Kehadiran pengasuh bukan untuk menggantikan peran ayah atau ibu sebagai orangtua. Siapa pun pasti sepakat bahwa menjadi orangtua tunggal bukanlah hal yang mudah. Kehadiran pengasuh adalah partner terbaik untuk mendukung perkembangan maksimal anak.
Kelekatan dalam diri anak menjadi landasan utama untuk mencapai kesejahteraan diri (well-being), yaitu rasa bahwa anak dicintai dan istimewa. Namun, prospek mempunyai dua orangtua yang terlibat mengasuh anak pada usia ini menjadi kurang mungkin. Setelah perceraian, salah satu orangtua sudah tidak berada di rumah secara teratur. Di sisi lain, ada pihak orangtua yang tidak tinggal bersama anak, kemudian menikah lagi, dan tidak mempunyai ikatan langsung dengan anak.
Risiko ketika pihak orangtua tidak lagi mempunyai kontak harian pada usia ini adalah memudarnya sosok orangtua dalam kehidupan anak. Ayah atau ibu yang kehilangan kontak akan kehilangan kelekatan dan arti pada diri anak.
Untuk memastikan bahwa anak tetap mendapatkan kasih sayang yang cukup, ada baiknya Anda dan mantan pasangan tetap menjalin komunikasi yang baik. Doronglah mantan untuk ikut serta mengasuh anak.
Di sisi lain, pengasuh yang menjadi partner Anda dalam mengasuh anak sebaiknya mengerti dan benar-benar peduli kebutuhan anak. Orangtua kedua harus belajar bagaimana memberikan kasih yang sama dengan Anda untuk si kecil.
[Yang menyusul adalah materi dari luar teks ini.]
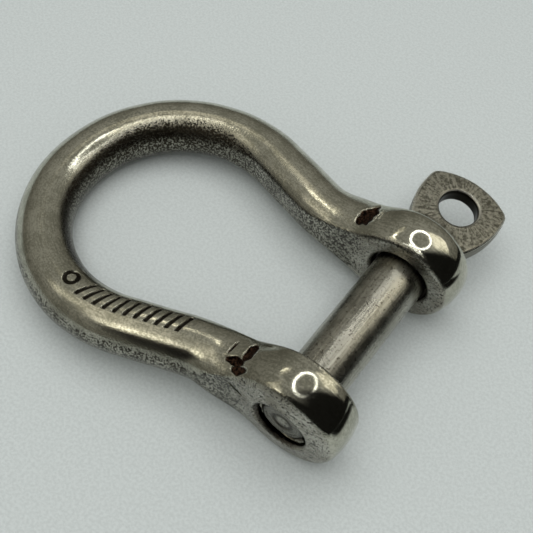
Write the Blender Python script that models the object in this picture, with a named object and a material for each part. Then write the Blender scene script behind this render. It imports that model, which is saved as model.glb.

Dengan begitu, akan lebih aman memercayakan perawatan anak kepada mereka.
Akhirnya saya mengajak pasangan suami istri (pasutri) agar mendasarkan keluarga pada semangat keluarga Kudus Nazaret (Yesus Maria dan Yosep). Hidup ini adalah anugerah Allah. Anak adalah buah cinta suami istri. Titipan Allah kepada suami istri untuk bekerja sama dengan Allah melahirkan, memelihara, membesarkan dan membahagiakan anak agar berguna bagi nusa dan bangsa. Amin.